The interface for the routine `PDAF_put_state_lseik`

contains routine names for routines that operate on the local analysis domains (marked by `_l`

at then end of the routine name), as well as routines that consider all available observations to be considered within some sub-domain of the model (marked by `_f`

('full') at then end of the routine name). In case of a serial execution of the assimilation program, this will be all available observation. However, if the program is execute with parallelization, this might be a limited number of observations.

The interface when using the LSEIK filter is the following:

SUBROUTINE PDAF_put_state_lseik(U_collect_state, U_init_dim_obs_f, U_obs_op_f, & U_init_obs_f, U_init_obs_l, U_prepoststep, U_prodRinvA_l, U_init_n_domains, & U_init_dim_l, U_init_dim_obs_l, U_g2l_state, U_l2g_state, U_g2l_obs, & U_init_obsvar, U_init_obsvar_l, status)

with the following arguments:

`U_collect_state`

: The name of the user-supplied routine that initializes a state vector from the array holding the ensembel of model states from the model fields. This is basically the inverse operation to`U_distribute_state`

used in`PDAF_get_state`

`U_init_dim_obs_f`

: The name of the user-supplied routine that provides the size of observation vector`U_obs_op_f`

: The name of the user-supplied routine that acts as the observation operator on some state vector`U_init_obs_f`

: The name of the user-supplied routine that initializes the vector of observations`U_init_obs_l`

: The name of the user-supplied routine that initializes the vector of observations for a local analysis domain`U_prepoststep`

: The name of the pre/poststep routine as in`PDAF_get_state`

`U_prodRinvA_l`

: The name of the user-supplied routine that computes the product of the inverse of the observation error covariance matrix with some matrix provided to the routine by PDAF. This operation occurs during the analysis step of the SEIK filter.`U_init_n_domains`

: The name of the routine that provides the number of local analysis domains`U_init_dim_l`

: The name of the routine that provides the state domains for a local analysis domain`U_init_dim_obs_l`

: The name of the routine that initializes the size of the observation vector for a local analysis domain`U_g2l_state`

: The name of the routine that initializes a local state vector from the global state vector`U_l2g_state`

: The name of the routine that initializes the part of the global state vector corresponding to the provided local state vector`U_g2l_obs`

: The name of the routine that initialized a local observation vector from a full observation vector`U_init_obsvar`

: The name of the user-supplied routine that provides a global mean observation error variance to PDAF (This routine will only be executed, if an adaptive forgetting factor is used)`U_init_obsvar_l`

: The name of the user-supplied routine that provides a mean observation error variance for the local analysis domain to PDAF (This routine will only be executed, if an adaptive forgetting factor is used)`status`

: The integer status flag.
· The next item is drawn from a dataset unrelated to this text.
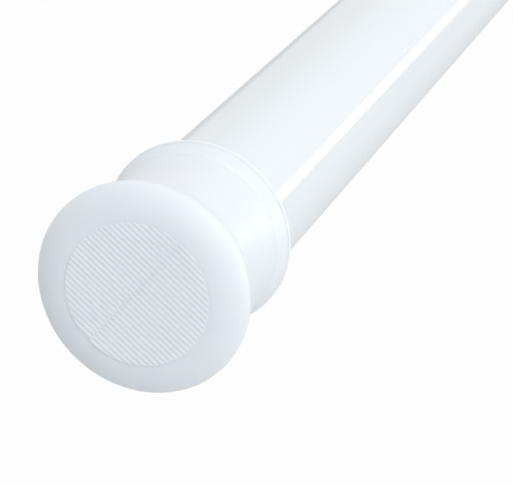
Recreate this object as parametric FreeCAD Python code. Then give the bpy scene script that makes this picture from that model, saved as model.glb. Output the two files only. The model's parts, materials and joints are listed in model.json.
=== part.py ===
import FreeCAD, Part
import math
import os

# Spring tension rod: two steel tubes, one inside the other, with a soft ribbed cap at each end.
# Millimetres. +X runs along the rod from the outer tube's cap to the inner tube's cap, and +Z is up.
# The origin is the centre of the outer tube's cap, on the ribs that press against the wall.
# Twisting the inner tube turns a hub with two cams, which wedges a split ring in the outer tube.
# A spring between that lock and the inner tube then holds the rod between two walls.

# Tubes
OUTER_TUBE_DIAMETER = 25.4
OUTER_TUBE_LENGTH = 546.0
TUBE_WALL = 0.6
TUBE_GAP = 1.0

# How far the rod is drawn out here, and what is left between its ends when it is pushed shut
DRAWN_OUT = 50.0
SHUT_CAP_GAP = 27.5
SHUT_BOLT_GAP = 8.7

# Clearances
GRIP_CLEARANCE = 0.02
RUNNING_CLEARANCE = 0.1
LOOSE_CLEARANCE = 0.15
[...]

It is zero, if PDAF_get_state is exited without errors.

## User-supplied routines

Here all user-supplied routines are described that are required in the call to `PDAF_put_state_lseik`

. For some of the generic routines, we link to the page on modifying the model code for the ensemble integration.

To indicate user-supplied routines we use the prefix `U_`

. In the template directory `templates/`

these routines are provided in files with the routines name without this prefix. In the example implementation in `testsuite/src/dummymodel_1D`

the routines exist without the prefix, but with the extension `_dummy_D.F90`

. In the section titles below we provide the name of the template file in parentheses.

`U_collect_state`

(collect_state.F90)

See here for the description of this routine.

`U_prepoststep`

(prepoststep_seik.F90)

See here for the description of this routine.